From 1996-2003, he served as chief judge on that court. In 2003, Wilkinson wrote the majority opinion upholding the right of the United States government to detain Yaser Esam Hamdi indefinitely without access to counsel or a court. Hamdi was a U.S. citizen captured during the U.S. invasion of Afghanistan. The decision was overturned by the Supreme Court of the United States.

With the announcement of Chief Justice Rehnquist's illness in the fall of 2004, many commentators listed Wilkinson as a potential Bush nominee to the Supreme Court. Wilkinson talked about his July interview with Bush in the New York Times, undermining his candidacy amongst the Bush inner circle.[1]
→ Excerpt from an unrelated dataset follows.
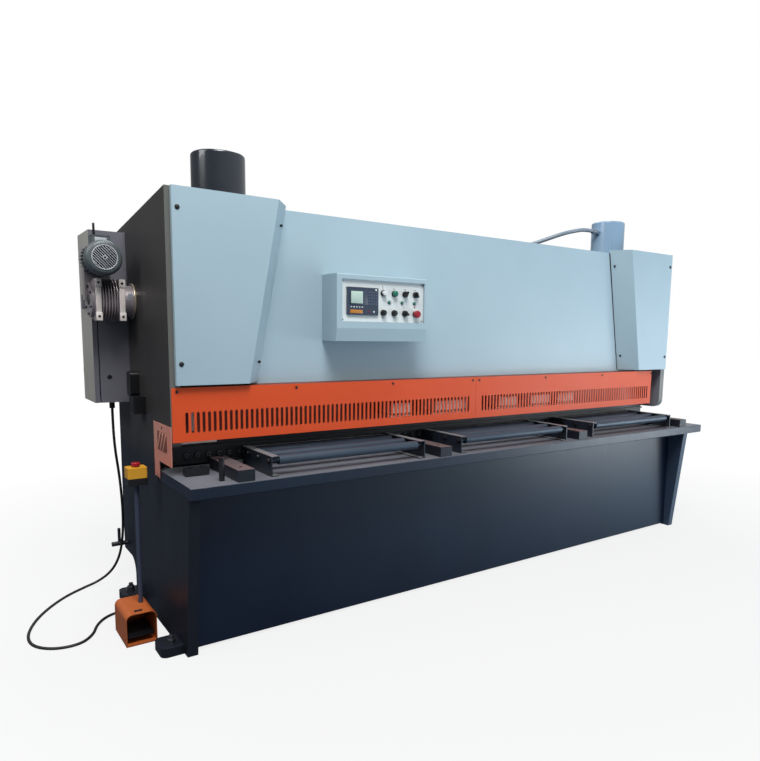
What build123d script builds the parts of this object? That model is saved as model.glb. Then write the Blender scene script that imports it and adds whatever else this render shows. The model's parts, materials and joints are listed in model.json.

Wilkinson has written four books including Serving Justice: A Supreme Court Clerk's View. (New York: Charterhouse, 1974). Harry Byrd and The Changing Face of Virginia Politics. From Brown to Bakke: The Supreme Court and School Integration, 1954-1978. (Oxford University Press, 1993), and One Nation Indivisible: How Ethnic Separatism Threatens America. (Addison Wesley Longman, 1997).